Last night the girl and I ate a bunch of Buffalo Wild Wings. I hadnt been to bdubs in a while so I got the hotter flavors I used to enjoy. This morning I spent about 25 minutes taking an uncomfortable, super muddy poop. One of those poops I describe as "mud on the tires", since, when you go to wipe the first time you have no traction and your TP just glides across your buttcrack and barely accomplishes anything.
So I figured, "why wipe, I'm hopping in the shower immediately anyways"
I realized I was running late from the extended period of time spewing slimy, mucous poop, so I took a really fast shower. I didnt realize until later, but i never did get around to washing my butthole. Got to work, did a few tasks, sat down outside and felt a wetness. I brushed it off as me being in a rush and not drying off completely before I got dressed and hurried to work (I live 5 mins away) and lit up a smoke. When I went to get up after my smoke, I notice my boxers clinging to my buttcheek.
That's when I realized what was happening.
I hustled in to the bathroom, yanked my pants down and was greeted with a large (maybe the size of a brownie) poop stain on my boxers. "Not again" I sighed, as I fully removed my drawers and attempted to wipe off the peanut butter colored stain on my underwear. I managed to wipe off maybe 60% of the stain, then grabbed some damp paper towels and went to work removing the crusty stain on my left buttcheek, and even used them to dig deep into my ass to make sure it was sparkling clean. I started washing my underwear in the sink, and as I was standing there, completely nude from the waist down except my socks and shoes I had a weird feeling of vulnerability. It's strange to be pantsless while still wearing shoes. I didn't like it.

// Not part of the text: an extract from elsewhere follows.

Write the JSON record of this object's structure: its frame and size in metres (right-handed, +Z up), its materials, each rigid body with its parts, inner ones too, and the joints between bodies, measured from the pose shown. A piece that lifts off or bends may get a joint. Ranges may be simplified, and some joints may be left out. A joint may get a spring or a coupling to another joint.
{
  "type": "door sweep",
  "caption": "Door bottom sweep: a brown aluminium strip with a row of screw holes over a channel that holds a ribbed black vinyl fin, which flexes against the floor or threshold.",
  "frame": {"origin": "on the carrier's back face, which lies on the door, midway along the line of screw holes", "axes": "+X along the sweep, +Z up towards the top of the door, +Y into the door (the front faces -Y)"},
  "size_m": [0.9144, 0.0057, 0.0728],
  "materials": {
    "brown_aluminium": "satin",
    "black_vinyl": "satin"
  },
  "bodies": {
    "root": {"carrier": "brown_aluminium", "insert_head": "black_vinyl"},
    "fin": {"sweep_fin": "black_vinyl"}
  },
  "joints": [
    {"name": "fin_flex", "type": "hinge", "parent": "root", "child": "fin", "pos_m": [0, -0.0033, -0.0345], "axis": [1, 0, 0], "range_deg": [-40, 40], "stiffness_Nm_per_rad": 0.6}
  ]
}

Anyways I finished rinsing my underwear, gave it a quick dry, and put them back on and went back to work. Everyone was looking at me (we only have one bathroom) as I walked out, and asked what happened. I explained and everyone said "why wouldn't you just throw your underwear away?" I didn't have a good answer, but asked my coworker to febreeze me so I wouldn't smell like a wet barn animal the rest of the day, then I febreezed inside my pants down my backside (I wasn't going to ask someone else to do that. Anyways I went back to work then realized I was still kind of smelly. Everyone else confirmed my suspicions, so I went back in the bathroom and tossed out my underwear and went commando the rest of the day.
So yea, I got mud on the tires, didn't wipe, and spent my morning smelling pretty bad.